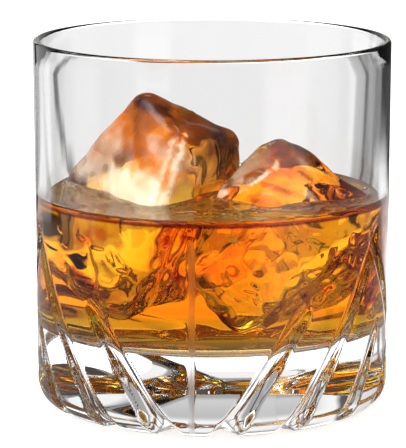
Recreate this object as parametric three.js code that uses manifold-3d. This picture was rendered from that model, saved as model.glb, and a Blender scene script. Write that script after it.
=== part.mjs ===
// Whisky on the rocks: a heavy pressed tumbler, the whisky in it and two large pieces of ice.
// Millimetres, +Z up. The origin is the middle of the foot, and the front of the glass faces -Y.

import * as THREE from 'three';
import { ConvexGeometry } from 'three/addons/geometries/ConvexGeometry.js';
import { LoftGeometry } from 'three/addons/geometries/LoftGeometry.js';
import { mergeVertices } from 'three/addons/utils/BufferGeometryUtils.js';
import Module from 'manifold-3d';

// Driving dimensions of the glass.
const RIM_HEIGHT = 88.6;
const RIM_RADIUS = 43; // outside
const WALL_FOOT_RADIUS = 42.6; // outside, where the wall runs into the round corner of the foot
const CORNER_RADIUS = 5.5; // round between the wall and the foot
const WALL_THICKNESS = 1.8; // at the rim, whose edge is fully round
const CAVITY_FLOOR_HEIGHT = 19; // thickness of the solid base
const CAVITY_FLOOR_RADIUS = 40; // inside, where the wall runs into the round corner of the floor
const CAVITY_CORNER_RADIUS = 5;
const PUNT_RADIUS = 28; // shallow hollow under the base, so that the glass stands on a flat ring
const PUNT_HEIGHT = 0.8;

// The cuts in the glass: two mirrored fans of round-bottomed grooves, at the front and the back.
const FAN_AZIMUTH = -5.5; // degrees from the front, to the right
const LEAN = 0.9; // degrees that a groove turns outwards for each mm that it rises
const GROOVE_FOOT_REACH = 6; // how far a groove runs in under the foot
const GROOVE_END = 5; // length of a groove's round end
const CUTS = [
  { offset: 9, top: 31, width: 4.2, depth: 1.2 },
  { offset: 30.5, top: 46, width: 3.6, depth: 1.1 },
  { offset: 52, top: 23, width: 3.4, depth: 1.1 },
  { offset: 73.5, top: 45, width: 3.4, depth: 1.1 },
];
const NOTCH_WIDEN = 1.7; // a groove is this much wider and deeper round the foot, which scallops it

// Driving dimensions of the contents.
const FILL_HEIGHT = 50.5;
const GAP = 0.3; // between touching pieces

// Ice corners, as the middles of the balls that round them, in mm.
const LEFT_ICE = {
  rounding: 5,
  corners: {
    top: [-15.5, 4, 69.8],
    topRight: [2.2, 8, 60.8],
    topFront: [-7.8, -8, 62],
    topBack: [-8, 20, 58],
    left: [-32, 14.3, 50.5],
    leftLow: [-30.5, 8.2, 40],
    front: [-14.5, -17, 46],
    right: [2.6, 8.5, 51],
    bottomFront: [-18, -9.5, 28],
    bottomRight: [-3, 12, 31],
    bottomBack: [-20, 18, 33],
  },
};
const RIGHT_ICE = {
  rounding: 4,
  corners: {
    top: [16.8, 5, 59.8],
    shoulder: [9.8, -2, 56],
    left: [2.2, -9.6, 46.8],
    right: [34.3, -6, 49],
    front: [14, -19, 47.4],
    back: [24, 12, 48],
    leftLow: [-1.5, -17.5, 36.5],
    bottomFront: [6, -17, 25],
    bottomRight: [17, -21, 37.5],
    rightLow: [29, -1, 37],
    bottomBack: [18, 5, 27],
  },
};

// Fineness of the round forms.
const RING_SEGMENTS = 72;
const ARC_STEPS = 6; // even, so that a half circle has a point at its top
const GROOVE_SIDES = 8;
const GROOVE_STEP = 6; // spacing of the sections along a groove, in mm

const wasm = await Module();
wasm.setup();

const rad = THREE.MathUtils.degToRad;

// A geometry's positions alone, with shared vertices merged.
function merged(geometry) {
  const bare = new THREE.BufferGeometry();
  bare.setAttribute('position', geometry.attributes.position);
  bare.setIndex(geometry.index);
  return mergeVertices(bare);
}

// A closed geometry as a solid that can be cut and joined.
function solidOf(geometry) {
  const bare = merged(geometry);
  const index = bare.index.array;
  const triangles = [];
  for (let i = 0; i < index.length; i += 3) {
    const [a, b, c] = [index[i], index[i + 1], index[i + 2]];
    if (a !== b && b !== c && c !== a) triangles.push(a, b, c);
  }
  return new wasm.Manifold(new wasm.Mesh({
    numProp: 3,
    vertProperties: new Float32Array(bare.attributes.position.array),
    triVerts: new Uint32Array(triangles),
  }));
}

// A solid back as a geometry.
function geometryOf(solid) {
  const mesh = solid.getMesh();
  const geometry = new THREE.BufferGeometry();
  geometry.setAttribute('position', new THREE.BufferAttribute(mesh.vertProperties, 3));
  geometry.setIndex(new THREE.BufferAttribute(mesh.triVerts, 1));
  geometry.computeVertexNormals();
  return geometry;
}

// Points on a round corner about (radius, height), from one angle to another in degrees.
function corner(radius, height, size, from, to) {
  return Array.from({ length: ARC_STEPS + 1 }, (_, i) => {
    const angle = rad(THREE.MathUtils.lerp(from, to, i / ARC_STEPS));
    return new THREE.Vector2(radius + size * Math.cos(angle), height + size * Math.sin(angle));
  });
}

// A profile turned about the Z axis.
function turned(profile) {
  return new THREE.LatheGeometry(profile, RING_SEGMENTS).rotateX(Math.PI / 2);
}

// Outside radius of the wall at a height.
function wallRadius(height) {
  return THREE.MathUtils.mapLinear(height, CORNER_RADIUS, RIM_HEIGHT, WALL_FOOT_RADIUS, RIM_RADIUS);
}

// Inside radius of the wall at a height.
function cavityRadius(height) {
  return THREE.MathUtils.mapLinear(
    height, CAVITY_FLOOR_HEIGHT, RIM_HEIGHT, CAVITY_FLOOR_RADIUS, RIM_RADIUS - WALL_THICKNESS);
}

// The bare glass: punt, flat foot ring, round corner, wall, round rim, cavity with a round floor corner.
function tumblerProfile() {
  const footRadius = WALL_FOOT_RADIUS - CORNER_RADIUS;
  const rim = WALL_THICKNESS / 2;
  const floorCorner = CAVITY_FLOOR_RADIUS - CAVITY_CORNER_RADIUS;
  return [
    new THREE.Vector2(0, PUNT_HEIGHT),
    new THREE.Vector2(PUNT_RADIUS - 2 * PUNT_HEIGHT, PUNT_HEIGHT),
    new THREE.Vector2(PUNT_RADIUS, 0),
    ...corner(footRadius, CORNER_RADIUS, CORNER_RADIUS, -90, 0),
    ...corner(RIM_RADIUS - rim, RIM_HEIGHT - rim, rim, 0, 180),
    ...corner(floorCorner, CAVITY_FLOOR_HEIGHT + CAVITY_CORNER_RADIUS, CAVITY_CORNER_RADIUS, 0, -90),
    new THREE.Vector2(0, CAVITY_FLOOR_HEIGHT),
  ];
}

// The outside of the glass at a reach in mm along its skin from the edge of the flat foot: below 0
// lies the foot, then the round corner, then the wall. tilt is the way the skin faces above level.
function skin(reach) {
  const footRadius = WALL_FOOT_RADIUS - CORNER_RADIUS;
  const cornerLength = CORNER_RADIUS * Math.PI / 2;
  if (reach < 0) return { radius: footRadius + reach, height: 0, tilt: -Math.PI / 2 };
  if (reach > cornerLength) {
    const height = CORNER_RADIUS + reach - cornerLength;
    return { radius: wallRadius(height), height, tilt: 0 };
  }
  const tilt = reach / CORNER_RADIUS - Math.PI / 2;
  return {
    radius: footRadius + CORNER_RADIUS * Math.cos(tilt),
    height: CORNER_RADIUS * (1 + Math.sin(tilt)),
    tilt,
  };
}

// A point outside, at an azimuth in degrees from the front, and the way the skin faces there.
function skinPoint(azimuth, reach) {
  const { radius, height, tilt } = skin(reach);
  const outward = new THREE.Vector3(Math.sin(rad(azimuth)), -Math.cos(rad(azimuth)), 0);
  const point = outward.clone().multiplyScalar(radius).setZ(height);
  const normal = outward.multiplyScalar(Math.cos(tilt)).setZ(Math.sin(tilt));
  return { point, normal, height };
}

// The tool that cuts one groove: oval sections along the skin, shrinking to a round end at the top
// and to a point under the foot. side is 1 for a groove that leans right, -1 for one that leans left.
function groove(middle, side, { offset, top, width, depth }) {
  const topReach = top - CORNER_RADIUS + CORNER_RADIUS * Math.PI / 2;
  const count = Math.round((topReach + GROOVE_FOOT_REACH) / GROOVE_STEP);
  const reaches = Array.from({ length: count + 1 }, (_, i) =>
    THREE.MathUtils.lerp(-GROOVE_FOOT_REACH, topReach, i / count));
  // The round end takes two more sections close to the tip.
  reaches.splice(count, 0, topReach - GROOVE_END * 0.3, topReach - GROOVE_END * 0.07);
  reaches.sort((a, b) => a - b);
  const at = (reach) => {
    const height = Math.max(0, skin(reach).height);
    return skinPoint(middle + side * (offset + LEAN * height), reach);
  };
  const sections = reaches.map((reach) => {
    const { point, normal } = at(reach);
    const along = at(reach + 0.2).point.sub(at(reach - 0.2).point).normalize();
    const across = new THREE.Vector3().crossVectors(normal, along).normalize();
    const toTip = THREE.MathUtils.clamp((topReach - reach) / GROOVE_END, 0, 1);
    const toFoot = THREE.MathUtils.clamp((reach + GROOVE_FOOT_REACH) / GROOVE_FOOT_REACH, 0, 1);
    const round = Math.sqrt(1 - (1 - toTip) ** 2) * toFoot;
    const cornerShare = THREE.MathUtils.smoothstep(2.4 * CORNER_RADIUS - reach, 0, 2 * CORNER_RADIUS);
    const grow = Math.max(round, 0.004) * (1 + (NOTCH_WIDEN - 1) * cornerShare);
    return Array.from({ length: GROOVE_SIDES }, (_, k) => {
      const angle = 2 * Math.PI * (k + 0.5) / GROOVE_SIDES;
      return point.clone()
        .addScaledVector(across, grow * width / 2 * Math.cos(angle))
        .addScaledVector(normal, grow * depth * Math.sin(angle));
    });
  });
  return solidOf(new LoftGeometry(sections, { capStart: true, capEnd: true }));
}

// The glass with its two fans of grooves.
function tumblerSolid() {
  let glass = solidOf(turned(tumblerProfile()));
  for (const middle of [FAN_AZIMUTH, FAN_AZIMUTH + 180]) {
    for (const cut of CUTS) {
      for (const side of [-1, 1]) glass = glass.subtract(groove(middle, side, cut));
    }
  }
  return glass;
}

// A piece of ice: the hull of the balls at its corners. grow widens it, to cut the room it takes.
function iceSolid({ rounding, corners }, grow = 0) {
  const ball = merged(new THREE.IcosahedronGeometry(rounding + grow, 2)).attributes.position;
  const points = [];
  for (const middle of Object.values(corners)) {
    for (let i = 0; i < ball.count; i++) {
      points.push(new THREE.Vector3().fromBufferAttribute(ball, i).add(new THREE.Vector3(...middle)));
    }
  }
  return solidOf(new ConvexGeometry(points));
}

// The whisky up to its level, clear of the glass and cut round the ice.
function whiskySolid() {
  const size = CAVITY_CORNER_RADIUS - GAP;
  const profile = [
    new THREE.Vector2(0, CAVITY_FLOOR_HEIGHT + GAP),
    ...corner(CAVITY_FLOOR_RADIUS - CAVITY_CORNER_RADIUS, CAVITY_FLOOR_HEIGHT + CAVITY_CORNER_RADIUS,
      size, -90, 0),
    new THREE.Vector2(cavityRadius(FILL_HEIGHT) - GAP, FILL_HEIGHT),
    new THREE.Vector2(0, FILL_HEIGHT),
  ];
  return solidOf(turned(profile))
    .subtract(iceSolid(LEFT_ICE, GAP))
    .subtract(iceSolid(RIGHT_ICE, GAP));
}

// A named piece with its own material.
function piece(name, solid, finish) {
  const mesh = new THREE.Mesh(geometryOf(solid), new THREE.MeshStandardMaterial(finish));
  mesh.name = name;
  return mesh;
}

const glassFinish = { color: 0xf2f4f4, roughness: 0.02, metalness: 0, transparent: true, opacity: 0.3 };
const whiskyFinish = { color: 0xc8680c, roughness: 0.05, metalness: 0, transparent: true, opacity: 0.8 };
const iceFinish = { color: 0xf3e6cf, roughness: 0.12, metalness: 0, transparent: true, opacity: 0.6 };

const whiskyOnTheRocks = new THREE.Group();
whiskyOnTheRocks.add(
  piece('tumbler', tumblerSolid(), glassFinish),
  piece('whisky', whiskySolid(), whiskyFinish),
  piece('ice_left', iceSolid(LEFT_ICE), iceFinish),
  piece('ice_right', iceSolid(RIGHT_ICE), iceFinish),
);

export default whiskyOnTheRocks;
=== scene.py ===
"""Whisky on the rocks: a heavy pressed tumbler, the whisky in it and its ice, dressed for the picture.

Sizes are in millimetres where a name or comment says nothing else, and become metres when a mesh is
finished. The front of the glass faces -Y, and an azimuth is in degrees from there, positive to +X.
"""
import logging
import math
from collections.abc import Sequence
from dataclasses import dataclass, field
from enum import IntEnum
from typing import ClassVar

import bmesh
import bpy
from mathutils import Euler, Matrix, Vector, noise
from mathutils.bvhtree import BVHTree


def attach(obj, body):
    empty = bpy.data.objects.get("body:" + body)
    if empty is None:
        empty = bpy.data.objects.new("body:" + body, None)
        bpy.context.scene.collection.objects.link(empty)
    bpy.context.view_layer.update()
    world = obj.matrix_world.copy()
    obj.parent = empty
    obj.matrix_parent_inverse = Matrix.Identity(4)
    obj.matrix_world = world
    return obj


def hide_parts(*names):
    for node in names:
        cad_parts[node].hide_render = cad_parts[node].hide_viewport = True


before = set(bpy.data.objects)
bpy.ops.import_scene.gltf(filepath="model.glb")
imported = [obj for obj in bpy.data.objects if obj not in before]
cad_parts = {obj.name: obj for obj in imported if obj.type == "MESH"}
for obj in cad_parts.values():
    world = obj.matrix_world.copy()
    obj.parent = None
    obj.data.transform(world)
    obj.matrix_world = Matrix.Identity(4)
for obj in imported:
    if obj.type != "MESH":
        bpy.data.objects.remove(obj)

LOG = logging.getLogger("whisky_on_the_rocks")
MM = 0.001

# Refractive indices.
SODA_LIME_IOR = 1.52
WHISKY_IOR = 1.39
ICE_IOR = 1.22

FILL_HEIGHT = 50.5  # level of the drink

# Values at places on a line, such as brightness by azimuth.
Knots = tuple[tuple[float, float], ...]
# Radius and height of the points of a turned shape.
Profile = list[tuple[float, float]]


def lerp(start: float, end: float, share: float) -> float:
    """Returns the value that lies a share of the way from start to end."""
    return start + (end - start) * share


def ease(value: float, low: float, high: float) -> float:
    """Returns 0 below low, 1 above high and a smooth step between them."""
    share = min(1.0, max(0.0, (value - low) / (high - low)))
    return share * share * (3 - 2 * share)


def along(knots: Knots, place: float) -> float:
    """Reads a line through knots.

    Args:
        knots: Places in rising order, each with its value.
        place: The place.

    Returns:
        The value there, straight between two knots.
    """
    for (start, low), (end, high) in zip(knots, knots[1:]):
        if place <= end:
            return lerp(low, high, (place - start) / (end - start))
    return knots[-1][1]


def outward(azimuth: float) -> Vector:
    """Returns the level unit vector that points away from the axis at an azimuth."""
    return Vector((math.sin(math.radians(azimuth)), -math.cos(math.radians(azimuth)), 0))


def azimuth_of(point: Vector) -> float:
    """Returns the azimuth of a point."""
    return math.degrees(math.atan2(point.x, -point.y))


def linear(srgb: str) -> tuple[float, float, float, float]:
    """Turns an sRGB colour into Blender's linear one.

    Args:
        srgb: The colour as "#rrggbb".

    Returns:
        Linear red, green and blue, and an alpha of 1.
    """
    values = [int(srgb[i:i + 2], 16) / 255 for i in (1, 3, 5)]
    return (*(v / 12.92 if v <= 0.04045 else ((v + 0.055) / 1.055) ** 2.4 for v in values), 1.0)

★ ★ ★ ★

What do the lines above say from the one containing "const whiskyOnTheRocks = new THREE.Group();" down to the one containing "for the picture."? Return them exactly, both end lines included, and only them.

const whiskyOnTheRocks = new THREE.Group();
whiskyOnTheRocks.add(
  piece('tumbler', tumblerSolid(), glassFinish),
  piece('whisky', whiskySolid(), whiskyFinish),
  piece('ice_left', iceSolid(LEFT_ICE), iceFinish),
  piece('ice_right', iceSolid(RIGHT_ICE), iceFinish),
);

export default whiskyOnTheRocks;
=== scene.py ===
"""Whisky on the rocks: a heavy pressed tumbler, the whisky in it and its ice, dressed for the picture.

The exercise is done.